*Short task*
Copy each line of the entries beneath that contains the word "points".

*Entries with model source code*
▬▬▬

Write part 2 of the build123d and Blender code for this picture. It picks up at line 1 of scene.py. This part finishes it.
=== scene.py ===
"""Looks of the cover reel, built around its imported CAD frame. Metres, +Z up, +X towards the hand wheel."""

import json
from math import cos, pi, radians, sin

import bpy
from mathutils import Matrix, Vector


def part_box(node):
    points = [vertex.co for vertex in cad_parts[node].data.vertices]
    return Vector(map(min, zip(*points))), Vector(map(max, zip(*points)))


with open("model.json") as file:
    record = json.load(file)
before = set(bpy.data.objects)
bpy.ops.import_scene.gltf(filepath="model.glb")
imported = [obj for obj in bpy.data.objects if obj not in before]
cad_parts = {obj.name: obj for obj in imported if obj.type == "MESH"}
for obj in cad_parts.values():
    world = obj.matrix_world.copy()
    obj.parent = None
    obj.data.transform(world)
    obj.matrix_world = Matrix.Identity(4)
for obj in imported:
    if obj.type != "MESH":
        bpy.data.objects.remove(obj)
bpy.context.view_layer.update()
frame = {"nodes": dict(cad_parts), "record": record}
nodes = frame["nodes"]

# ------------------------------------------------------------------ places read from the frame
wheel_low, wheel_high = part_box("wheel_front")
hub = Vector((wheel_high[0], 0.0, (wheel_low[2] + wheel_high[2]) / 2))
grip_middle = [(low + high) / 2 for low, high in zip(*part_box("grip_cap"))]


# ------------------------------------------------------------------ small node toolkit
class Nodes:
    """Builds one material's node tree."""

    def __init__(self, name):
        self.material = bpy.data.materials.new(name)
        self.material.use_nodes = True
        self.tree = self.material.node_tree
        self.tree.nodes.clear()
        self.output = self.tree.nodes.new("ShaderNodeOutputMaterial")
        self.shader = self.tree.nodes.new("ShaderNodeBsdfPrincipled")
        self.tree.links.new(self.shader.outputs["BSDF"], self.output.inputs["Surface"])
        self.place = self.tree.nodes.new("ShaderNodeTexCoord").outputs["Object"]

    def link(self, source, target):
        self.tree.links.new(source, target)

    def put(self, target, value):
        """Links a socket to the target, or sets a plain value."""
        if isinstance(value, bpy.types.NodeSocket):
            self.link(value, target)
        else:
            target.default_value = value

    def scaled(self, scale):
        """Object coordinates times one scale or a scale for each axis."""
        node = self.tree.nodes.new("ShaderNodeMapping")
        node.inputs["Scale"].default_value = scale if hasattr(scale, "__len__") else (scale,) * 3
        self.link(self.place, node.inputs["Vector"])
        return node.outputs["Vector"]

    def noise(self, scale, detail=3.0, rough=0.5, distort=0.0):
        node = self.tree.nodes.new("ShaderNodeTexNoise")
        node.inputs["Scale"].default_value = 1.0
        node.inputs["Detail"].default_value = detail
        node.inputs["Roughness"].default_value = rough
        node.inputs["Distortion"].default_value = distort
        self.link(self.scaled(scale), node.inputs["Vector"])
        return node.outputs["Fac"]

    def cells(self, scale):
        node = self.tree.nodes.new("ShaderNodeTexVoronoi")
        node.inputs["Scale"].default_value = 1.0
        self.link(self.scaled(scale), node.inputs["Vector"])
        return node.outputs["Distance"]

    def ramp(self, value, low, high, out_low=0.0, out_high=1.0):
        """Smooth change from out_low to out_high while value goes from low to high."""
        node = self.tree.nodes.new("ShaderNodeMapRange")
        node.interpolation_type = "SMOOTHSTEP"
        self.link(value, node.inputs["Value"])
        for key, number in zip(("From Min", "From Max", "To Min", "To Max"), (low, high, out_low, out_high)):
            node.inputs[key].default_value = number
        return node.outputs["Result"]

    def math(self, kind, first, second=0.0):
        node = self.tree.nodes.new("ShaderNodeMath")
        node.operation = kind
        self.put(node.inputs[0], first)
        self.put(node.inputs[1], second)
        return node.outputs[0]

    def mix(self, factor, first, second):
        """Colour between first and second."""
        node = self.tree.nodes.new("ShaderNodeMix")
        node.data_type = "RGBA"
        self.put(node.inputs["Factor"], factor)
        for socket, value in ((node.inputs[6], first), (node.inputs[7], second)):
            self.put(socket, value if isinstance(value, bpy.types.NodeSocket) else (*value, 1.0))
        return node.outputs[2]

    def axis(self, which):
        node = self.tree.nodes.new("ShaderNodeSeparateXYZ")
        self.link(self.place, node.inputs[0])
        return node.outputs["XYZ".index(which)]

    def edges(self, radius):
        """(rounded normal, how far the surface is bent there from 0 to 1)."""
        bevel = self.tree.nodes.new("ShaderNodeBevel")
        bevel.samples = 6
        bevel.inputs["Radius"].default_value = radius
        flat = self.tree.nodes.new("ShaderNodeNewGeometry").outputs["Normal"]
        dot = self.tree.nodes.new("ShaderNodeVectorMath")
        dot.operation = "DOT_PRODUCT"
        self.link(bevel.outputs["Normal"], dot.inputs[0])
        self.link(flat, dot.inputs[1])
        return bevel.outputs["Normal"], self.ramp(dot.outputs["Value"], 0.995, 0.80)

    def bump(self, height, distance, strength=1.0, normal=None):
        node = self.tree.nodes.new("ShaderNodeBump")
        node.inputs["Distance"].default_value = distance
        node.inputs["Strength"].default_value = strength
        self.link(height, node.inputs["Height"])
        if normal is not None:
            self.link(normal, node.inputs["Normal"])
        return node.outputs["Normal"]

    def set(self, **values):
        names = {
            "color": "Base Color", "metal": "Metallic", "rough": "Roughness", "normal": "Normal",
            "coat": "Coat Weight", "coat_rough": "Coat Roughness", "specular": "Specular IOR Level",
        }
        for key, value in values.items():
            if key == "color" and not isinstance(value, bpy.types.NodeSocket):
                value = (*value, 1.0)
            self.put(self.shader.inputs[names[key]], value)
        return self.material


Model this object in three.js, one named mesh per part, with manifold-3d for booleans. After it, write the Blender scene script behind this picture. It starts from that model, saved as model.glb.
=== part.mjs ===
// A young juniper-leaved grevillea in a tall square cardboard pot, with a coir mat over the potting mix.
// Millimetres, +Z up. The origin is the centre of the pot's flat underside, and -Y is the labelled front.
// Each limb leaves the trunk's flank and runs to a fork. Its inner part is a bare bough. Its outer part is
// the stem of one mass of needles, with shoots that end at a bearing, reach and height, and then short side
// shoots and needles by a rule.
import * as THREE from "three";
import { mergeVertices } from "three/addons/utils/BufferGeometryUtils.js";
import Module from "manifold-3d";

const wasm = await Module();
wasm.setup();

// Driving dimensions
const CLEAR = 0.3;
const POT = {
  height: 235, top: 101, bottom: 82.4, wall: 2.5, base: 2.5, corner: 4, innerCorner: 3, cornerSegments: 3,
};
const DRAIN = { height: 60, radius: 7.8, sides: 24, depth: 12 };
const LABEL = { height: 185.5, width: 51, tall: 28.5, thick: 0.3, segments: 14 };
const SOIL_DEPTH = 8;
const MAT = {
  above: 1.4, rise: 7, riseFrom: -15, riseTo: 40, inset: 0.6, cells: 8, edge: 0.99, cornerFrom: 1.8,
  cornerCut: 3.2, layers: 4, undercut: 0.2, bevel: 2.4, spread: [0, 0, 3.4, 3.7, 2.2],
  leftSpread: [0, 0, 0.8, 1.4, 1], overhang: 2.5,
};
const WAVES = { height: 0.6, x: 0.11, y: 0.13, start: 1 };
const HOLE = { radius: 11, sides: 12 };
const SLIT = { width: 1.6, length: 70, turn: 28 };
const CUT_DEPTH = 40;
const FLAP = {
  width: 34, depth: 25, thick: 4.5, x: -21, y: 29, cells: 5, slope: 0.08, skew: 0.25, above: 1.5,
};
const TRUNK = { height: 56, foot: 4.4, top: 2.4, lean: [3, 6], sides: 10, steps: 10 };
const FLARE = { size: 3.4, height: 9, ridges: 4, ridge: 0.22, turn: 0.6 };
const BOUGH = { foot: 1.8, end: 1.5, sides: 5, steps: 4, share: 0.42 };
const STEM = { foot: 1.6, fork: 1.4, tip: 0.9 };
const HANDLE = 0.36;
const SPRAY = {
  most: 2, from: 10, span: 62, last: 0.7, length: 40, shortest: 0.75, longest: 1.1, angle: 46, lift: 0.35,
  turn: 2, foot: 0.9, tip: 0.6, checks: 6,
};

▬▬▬

*Answer for the task*
    points = [vertex.co for vertex in cad_parts[node].data.vertices]
    return Vector(map(min, zip(*points))), Vector(map(max, zip(*points)))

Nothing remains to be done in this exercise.